Secondary boycotts are an essential protection. They enable workers to take action to protect the environment, as the Australian Workers Union recently tried to do in Victoria to protect the Merri Creek area.

They also enable workers to act in solidarity with workers in another union, making it more difficult for the offending company to transport or sell its products. Banning secondary boycotts is simply another way of diminishing the only strength workers have: collective action.

Even worse than the ALP is the industrial relations policy of the Australian Democrats'. Far from repudiating their decision to pass the Workplace Relations Act, the Democrats have re-asserted their intention to play umpire between the unions and the Coalition.

The Coalition government has made much recently of figures indicating an increase in wages in the last six years. What they have made much less of, however, is the dramatic loss of conditions which has accompanied it.

One of the biggest dangers in individual, or even enterprise, bargaining is the tendency for workers to be convinced to trade conditions such as maternity leave or compassionate leave for a little more cash in the hand.

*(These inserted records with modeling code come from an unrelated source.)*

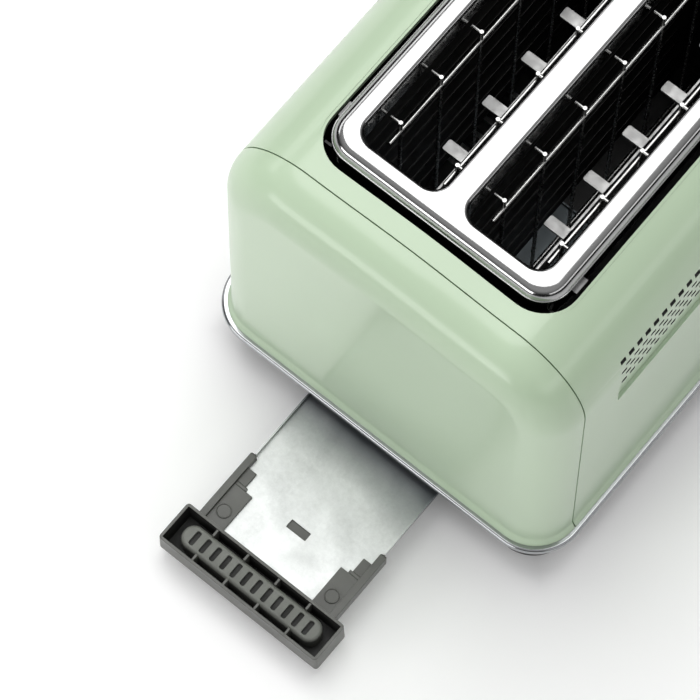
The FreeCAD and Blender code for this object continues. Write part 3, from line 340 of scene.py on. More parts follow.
def finish_piece(piece, names, body, nodes=(), angle=32.0):
    """Shade a finished piece, give it its finish and hang it on its body."""
    make_active(piece)
    bpy.ops.object.shade_smooth_by_angle(angle=math.radians(angle))
    apply_modifier(piece, "WEIGHTED_NORMAL", keep_sharp=True, weight=100)
    if names:
        paint(piece, *names.split())
    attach(piece, body)
    if nodes:
        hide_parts(*nodes)
    return piece


def rounded_block(name, low, high, corner, segments=8):
    """Block with rounded upright edges, left in edit mode."""
    piece = start_block(name, low, high)
    pick(piece, "EDGE", lambda e: runs(e, "z"))
    bevel(corner, segments)
    return piece


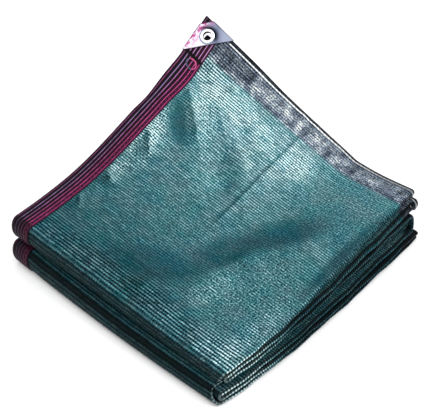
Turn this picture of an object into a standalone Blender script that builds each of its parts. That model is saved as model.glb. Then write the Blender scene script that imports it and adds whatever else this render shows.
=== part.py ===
"""Folded shade net: knitted cloth, bound cut ends, edge cord, corner plate and eyelet.

The wales of the knit run along X.  The net is first zigzagged along X into four plies,
with both cut ends at -X, and that strip is then zigzagged along Y into four panels.
Sixteen sheets lie on each other, and the far corner (-X, +Y) of the top sheet stands up.
Units are metres, +Z is up, and the net rests on Z = 0.
"""

import math

import bpy
from mathutils import Vector

MM = 0.001

# Folded size, measured between the fold lines.
FOLDED_X = 0.400
FOLDED_Y = 0.400
X_OPEN = FOLDED_X / 2            # plies 1-2 and 3-4 turn into each other here
X_BOUND = -FOLDED_X / 2          # plies 2-3 turn here, beside both bound cut ends
Y_SELVEDGE = FOLDED_Y / 2        # both knitted edges

# Cloth and trim.
SHEET = 1.3 * MM
HEM_WIDTH = 38 * MM
HEM_EXTRA = 0.7 * MM
CLEARANCE = 0.3 * MM
TAPE_WIDTH = 35 * MM
TAPE_THICK = 1.0 * MM
TAPE_BACK_THICK = 0.6 * MM
TAPE_STEP_RUN = 28 * MM          # the cloth comes down beside the tape within this run
TAPE_STEP_START = 2 * MM         # and starts this far from it
CORD_WIDTH = 2.6 * MM
CORD_THICK = 1.2 * MM
CORD_INSET = 4.0 * MM            # selvedge to the cord's outer side
CORD_START = 1.0 * MM            # plate to the cord's first end
CORD_END_SHARE = 0.97            # the cord's last grid span that it covers, up to the other tape

# Corner plate, along the net's edges in plan, and its eyelet.
PLATE_LEG = 55 * MM
PLATE_TIP_CUT = 15 * MM
PLATE_OVERHANG = 1.6 * MM
PLATE_THICK = 0.8 * MM
PLATE_ROUNDING = 2.0 * MM
EYELET_INSET = 18 * MM           # from both edges of the net, in plan
EYELET_HOLE_RADIUS = 6.5 * MM
EYELET_WALL = 0.6 * MM
EYELET_RIM_RADIUS = 10.8 * MM
EYELET_RIM_HEIGHT = 1.0 * MM
EYELET_WASHER_THICK = 0.7 * MM
EYELET_CHAMFER = 0.3 * MM
EYELET_RIM_SHAPE = (
    # share of the way from hole to rim,  depth below the crest
    (0.0, 0.6 * MM),
    (0.22, 0.1 * MM),
    (0.5, 0.0),
    (0.85, 0.3 * MM),
    (1.0, 0.7 * MM),
)
PUNCH_REACH = 12 * MM            # how far the hole's cutter runs past the cloth either way
EYELET_SIDES = 24

# Material colours, linear RGB, and roughness.
NET_COLOUR = (0.05, 0.20, 0.21)
TAPE_COLOUR = (0.20, 0.03, 0.09)
CORD_COLOUR = (0.80, 0.82, 0.80)
METAL_COLOUR = (0.70, 0.71, 0.75)
NET_ROUGHNESS = 0.55
TAPE_ROUGHNESS = 0.6
CORD_ROUGHNESS = 0.5
PLATE_ROUGHNESS = 0.3
EYELET_ROUGHNESS = 0.25
METALLIC = 1.0
SHARP_ANGLE = math.radians(40)   # edges sharper than this are shaded as edges

# Fold topology.
PANELS = 4
PLIES = 4

# Distance from each sheet to the next one below, top to bottom, in millimetres, at three
# corners of the stack; lift is what the distance grows by at the raised fourth corner.
SPACING = (
    # upper sheet,  near, left, right, lift
    ("panel 1 ply 1", 4.0, 5.5, 9.5, 31.0),
    ("panel 1 ply 2", 3.0, 4.5, 5.5, 21.0),
    ("panel 1 ply 3", 6.5, 6.0, 15.0, 18.0),
    ("panel 1 ply 4", 2.5, 5.0, 3.5, 4.0),
    ("panel 2 ply 4", 6.5, 5.5, 7.5, 13.0),
    ("panel 2 ply 3", 2.0, 4.0, 3.0, 9.0),
    ("panel 2 ply 2", 2.0, 4.5, 7.0, 9.0),
    ("panel 2 ply 1", 2.0, 5.0, 2.5, 2.0),
    ("panel 3 ply 1", 2.0, 5.5, 5.5, 6.0),
    ("panel 3 ply 2", 2.0, 5.0, 3.0, 4.0),
    ("panel 3 ply 3", 6.5, 6.0, 9.0, 5.0),
    ("panel 3 ply 4", 2.5, 5.0, 2.5, 1.5),
    ("panel 4 ply 4", 6.5, 5.5, 6.0, 2.5),
    ("panel 4 ply 3", 2.5, 4.5, 3.0, 1.0),
    ("panel 4 ply 2", 6.2, 5.5, 5.0, 1.0),
)
NEAR, LEFT, RIGHT, LIFT = 1, 2, 3, 4

# How far the plies' turns at +X stand back in each panel, at its -Y and its +Y end, in millimetres.
TURN_RECESS = (
    # plies 1-2 at -Y, at +Y, plies 3-4 at -Y, at +Y
    (0.5, 11.0, 1.0, 6.0),
    (12.0, 8.0, 2.0, 5.0),
    (11.0, 9.0, 1.0, 5.0),
    (2.0, 2.0, 0.5, 1.0),
)

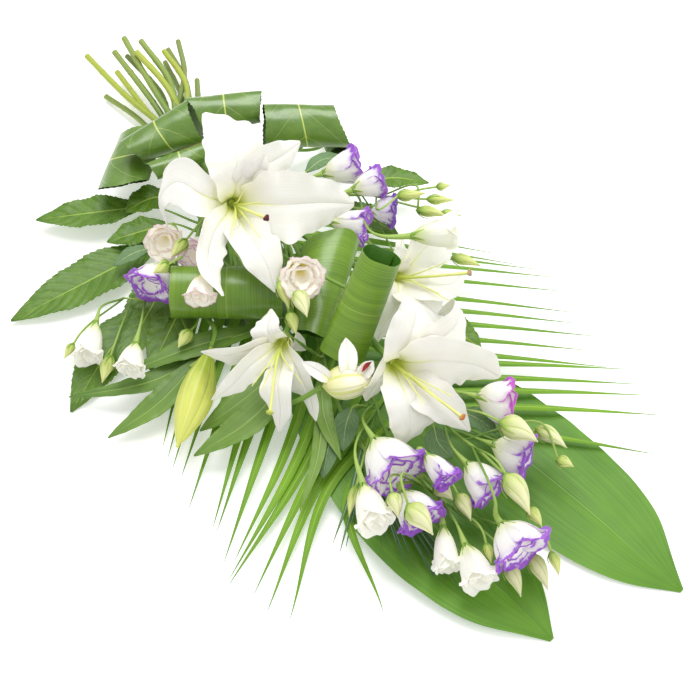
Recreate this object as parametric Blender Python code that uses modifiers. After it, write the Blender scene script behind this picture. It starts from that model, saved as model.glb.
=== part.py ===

Once conditions have been lost, it is easier for employers to push wages down as well. Full-time Australian workers, for example, are now working some of the longest (unpaid) hours in the world, while a record proportion of the work force has access only to casual or part time work.

To regain lost conditions, it is essential to defend union rights. While the major parties are plotting to weaken the unions, the Socialist Alliance's platform states: "Every worker should have the right to join a union and oblige their employer to recognise and negotiate with that union. Unions should have the right to gain access to workplaces, to inspect company plans and books, to strike, to picket effectively and to act in solidarity with other unions or social causes."

And that is the only "fair" way to protect the working majority.